Enterprise must embrace social strategies - now

Star analysts are so 90’s. Let’s drop the self-delusion.

There has been much discussion across the global industry analyst relations sites of late about what makes a great boutique analyst firm. While I agree with much of the discussion I couldn’t disagree more about the role of the star analyst. I actually believe that star analysts gave the industry a bad name and are a poor substitute for the long-term sustainable management of any professional advisory company. 

However, I do believe the cultural influence that great analysts can add to a company is unassailable. I’ll be the first to admit that I hired the guy with the highest standards in the industry and that working hard to keep him happy in terms of IP, customer standards, and culture has been a driving force in our success. But let’s drop the self-delusion. Not all star analysts think alike, and I think the best of them realise that they are ultimately a cog in the wheel.
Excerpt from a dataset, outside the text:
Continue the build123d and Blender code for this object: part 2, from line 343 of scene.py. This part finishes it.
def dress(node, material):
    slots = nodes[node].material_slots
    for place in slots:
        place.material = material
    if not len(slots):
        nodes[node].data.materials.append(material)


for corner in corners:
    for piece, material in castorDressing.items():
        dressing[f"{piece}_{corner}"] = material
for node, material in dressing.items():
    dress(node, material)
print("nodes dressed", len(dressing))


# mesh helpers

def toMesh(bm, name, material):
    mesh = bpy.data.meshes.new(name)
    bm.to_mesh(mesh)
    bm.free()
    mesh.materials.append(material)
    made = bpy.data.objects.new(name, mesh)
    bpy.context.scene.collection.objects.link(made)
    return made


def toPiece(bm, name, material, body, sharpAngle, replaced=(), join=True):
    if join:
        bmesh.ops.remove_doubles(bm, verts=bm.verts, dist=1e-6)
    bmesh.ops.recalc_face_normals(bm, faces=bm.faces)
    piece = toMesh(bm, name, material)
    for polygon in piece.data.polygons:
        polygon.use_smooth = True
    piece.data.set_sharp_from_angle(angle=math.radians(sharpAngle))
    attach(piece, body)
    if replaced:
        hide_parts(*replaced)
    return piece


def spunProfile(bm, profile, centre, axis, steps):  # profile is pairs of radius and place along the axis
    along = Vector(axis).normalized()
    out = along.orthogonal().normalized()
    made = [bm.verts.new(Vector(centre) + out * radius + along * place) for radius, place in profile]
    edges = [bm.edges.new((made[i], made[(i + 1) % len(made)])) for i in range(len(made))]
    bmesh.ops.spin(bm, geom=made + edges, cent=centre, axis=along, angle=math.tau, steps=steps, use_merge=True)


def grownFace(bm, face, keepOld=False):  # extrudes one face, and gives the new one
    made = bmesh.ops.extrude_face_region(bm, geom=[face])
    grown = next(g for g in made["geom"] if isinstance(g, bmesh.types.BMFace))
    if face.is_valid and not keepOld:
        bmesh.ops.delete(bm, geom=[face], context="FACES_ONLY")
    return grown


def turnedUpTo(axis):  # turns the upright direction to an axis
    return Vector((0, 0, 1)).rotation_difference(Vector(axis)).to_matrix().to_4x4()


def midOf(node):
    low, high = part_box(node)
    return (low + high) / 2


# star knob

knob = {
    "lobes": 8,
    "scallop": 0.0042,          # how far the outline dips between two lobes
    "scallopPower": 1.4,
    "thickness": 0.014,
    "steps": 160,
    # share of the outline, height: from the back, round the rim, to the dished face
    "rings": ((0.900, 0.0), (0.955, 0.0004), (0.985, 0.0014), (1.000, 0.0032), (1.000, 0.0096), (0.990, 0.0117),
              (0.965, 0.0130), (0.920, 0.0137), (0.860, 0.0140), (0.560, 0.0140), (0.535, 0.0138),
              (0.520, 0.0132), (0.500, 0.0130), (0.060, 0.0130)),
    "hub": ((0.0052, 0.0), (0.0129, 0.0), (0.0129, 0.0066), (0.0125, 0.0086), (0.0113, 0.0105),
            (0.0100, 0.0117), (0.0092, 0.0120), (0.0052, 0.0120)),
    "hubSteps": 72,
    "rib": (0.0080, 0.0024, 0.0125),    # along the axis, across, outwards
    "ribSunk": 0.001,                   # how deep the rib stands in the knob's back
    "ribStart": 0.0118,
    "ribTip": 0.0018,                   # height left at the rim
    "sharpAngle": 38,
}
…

There are basic things that simply constitute a ticket-to-play in the analyst industry and I don’t know why we continue to get caught up talking about stars. I think it is because, as Kevin McIsaac recently pointed out, that analysts haven’t always had a depth of experience in management and ironically find it difficult to not take an over-simplified view of it. 

Companies need great people, a great brand, great products and services, great management, great processes, and a great customer-focused culture. In that regard every boutique firm should have people that customers consider a star with an amazing catalogue, but should those stars define the record label or movie studio? The answer is no.
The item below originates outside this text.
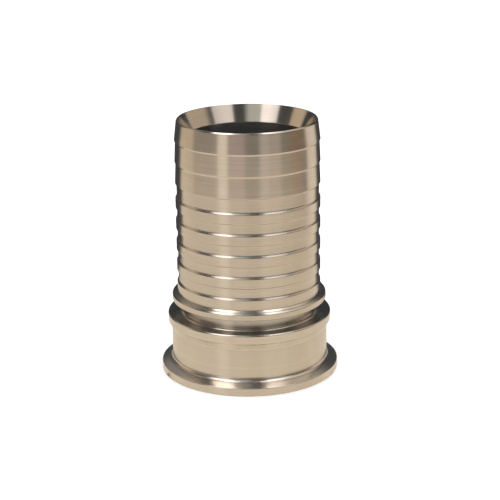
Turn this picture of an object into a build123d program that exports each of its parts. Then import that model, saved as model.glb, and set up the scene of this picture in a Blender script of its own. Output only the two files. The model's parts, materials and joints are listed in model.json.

Outside of a farmer’s co-op, a firm built simply of star analysts sounds like the flimsiest of business models to me. It has actually been written about in-depth as a key inflection point in McKinsey’s history at the point-in-time it parted ways with Tom Peters in the 80’s. Great firms and stars can only operate for so long together when the latter out-thinks the formers approach to culture, collaboration and most importantly teamwork.  

Decisions regarding analyst relationships have actually got easier as more boutiques come into the market. They tend to be either co-ops of sole trader individuals, or stand-alone brands with employees. The distinction is easy. One can stand without the other.
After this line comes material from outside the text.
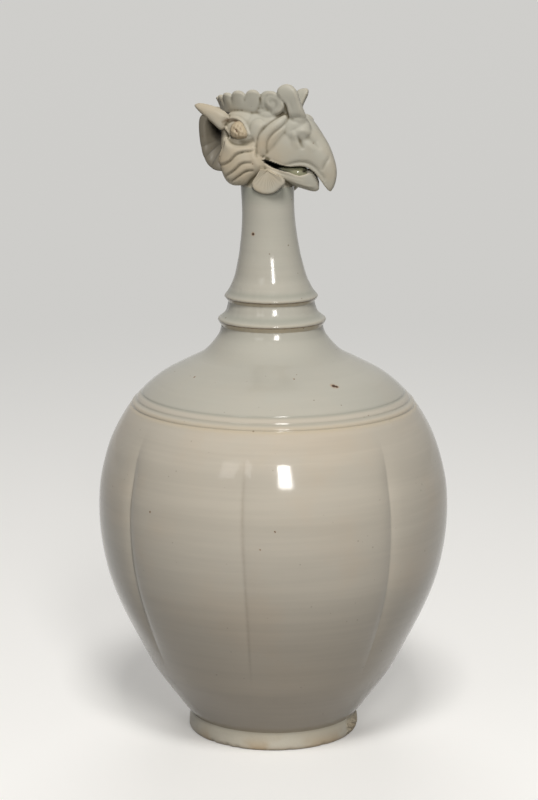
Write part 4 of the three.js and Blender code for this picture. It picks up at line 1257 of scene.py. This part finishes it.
def side_relief(x, z):
    """The tooled lines of one side of the head, in its side view, as heights off the surface: the sum of
    strokes (curve, height, width and sometimes taper) and of the cheek feathers' overlaps (curve,
    height, reach and cut)."""
    cere_back = [
        (15.3, 45.1), (11.5, 41.9), (8.3, 40.0), (3.1, 35.5), (-0.7, 29.9), (-1.7, 23.1), (-1.3, 17.6),
    ]
    cere_front = [(16.3, 42.0), (13.1, 36.3), (8.0, 31.9), (4.8, 26.9), (4.1, 19.5)]
    lip_line = [
        (1.4, 18.3), (5.9, 16.5), (9.7, 14.8), (14.2, 13.1), (18.1, 14.4), (23.8, 15.2), (28.3, 14.1),
        (33.4, 9.3), (36.6, 4.5),
    ]
    first_feather = [(-24.4, 12.6), (-17.7, 15.3), (-13.9, 19.1), (-9.4, 21.1), (-3.0, 21.9)]
    second_feather = [(-21.6, 6.2), (-14.5, 10.5), (-10.0, 14.3), (-3.6, 15.1)]
    third_feather = [(-17.8, 3.0), (-11.3, 7.5), (-6.8, 10.1), (-3.0, 10.4)]
    tooled = [
        # The cere's two edges and the swell between them
        (cere_back, -0.75, 0.95),
        (cere_front, -0.7, 0.95),
        ([(15.8, 43.6), (9.6, 37.8), (4.0, 31.8), (1.4, 26), (1.2, 19)], 0.5, 2.2),
        # The upper beak's lip and the roll under it
        (lip_line, -0.55, 1.2),
        ([(2.0, 16.6), (6.5, 15.6), (11.0, 13.8), (15.2, 12.2)], 0.4, 0.9),
        # The cheek's back edge and the hollow between cheek and eye
        ([(-21.2, 28.7), (-22.8, 23.7), (-24.3, 19.7), (-24.7, 16.3)], -1.1, 0.9),
        ([(-21.8, 33.0), (-19.4, 29.2), (-15.4, 26.4), (-10.6, 26.0), (-6.8, 26.7), (-3.0, 28.4)], -2.0, 1.9),
        # The eyelid's fold, its back corner and the crease inside it
        (lid_line, 1.5, 1.2),
        ([(-21.4, 35.6), (-20.8, 33.9), (-19.7, 31.6), (-18.3, 29.3)], 1.1, 0.9),
        ([(-19.9, 37.2), (-15.2, 38.8), (-10.4, 36.6), (-7.2, 32.0)], -0.8, 0.7),
        # The cheek's front edge
        ([(-2.6, 24.0), (-3.0, 19.9), (-1.8, 15.4), (0.6, 12.6)], 0.7, 1.6),
        # Soft folds on the side of the upper beak
        ([(16.6, 33.0), (19.4, 34.6), (23.4, 36.6), (27.6, 38.4)], -0.45, 1.7, 0.9),
        ([(18.6, 34.0), (19.9, 30.6), (20.8, 26.6), (21.4, 22.8)], 0.6, 1.7, 0.9),
        ([(21.3, 31.2), (23.0, 27.2), (24.9, 22.6)], -0.75, 1.2, 0.7),
        ([(20.6, 33.0), (25.0, 33.6), (28.8, 31.2), (31.4, 27.4)], 0.7, 1.8, 0.9),
        ([(26.5, 30.8), (30.3, 26.9), (34.8, 22.4)], -0.45, 1.5, 0.9),
        ([(26.6, 27.6), (28.4, 24.6), (31.4, 21.6)], 0.3, 2.0, 1.0),
        # Behind the beak's hook
        ([(39.6, 19.2), (36.9, 14.9), (34.4, 10.0)], -0.5, 1.3),
        # The lower beak's roll and the groove above it
        ([(0.8, 10.7), (9.2, 8.4), (16.2, 4.3), (23.9, 1.5), (30.3, -0.2)], 0.5, 0.9),
        ([(2.0, 12.6), (9.2, 10.0), (17.0, 7.0), (24.6, 4.6)], -0.35, 0.9),
    ]
    layers = [(first_feather, 1.4, 3.6, 0.8), (second_feather, 1.3, 3.2, 0.8), (third_feather, 1.1, 2.8, 0.7)]
    return (
        sum(stroke(x, z, *line) for line in tooled)
        + sum(overlap(x, z, *layer) for layer in layers)
    )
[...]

But even in traditional co-operative models of primary production such as wheat, sugar, milk or any other produce, the Dairy Board, or Wheat Board demands a strict code of conduct and unity within ranks. Co-opted analyst boutiques seem more to be temporary refuges for individuals rather than genuine advisory brands which may cause some concern for end-users seeking decision support.

The great wonder of ICT industry analysts is not the product or the people but the context defined by the customer’s market. I actually think that customer demand has hardly changed at all. They want data, advisory, analysts, events, and support. They just want it on a more personalised, geo-targeted market basis.

For years while at META Group and Forrester all that the customers wanted in this region was the same thing delivered by the US firms but targeted for the geography in which they operated. I had that chat with George Colony shortly before leaving Forrester and would still be there today (god willing) if there was scope within the business model and share-holder responsibility to deliver it. But there wasn’t and I still don’t consider that a failing of the Forrester or Gartner business model. It is too hard and pointless to argue with success on that scale. So ultimately with boutiques, the question is whether brand is better than an A-list star or a few co-opted B-list support stars?

In pure management practice the well managed brand (the model we have chosen) that is not beholden to stars simply provides more surety for a company director’s legal responsibility to annual corporate regulator checklists as well as for the customer and resource structure of everyone else in the firm.

What is wrong then with a traditional analyst firm delivered with renewed vigour and focus? From where we stand, there is very little other than patience, good strategy, great product and a little bit of luck. While star analysts given free reign will continue to do well, they are not an innovation, nor ultimately the sustainable future of our industry.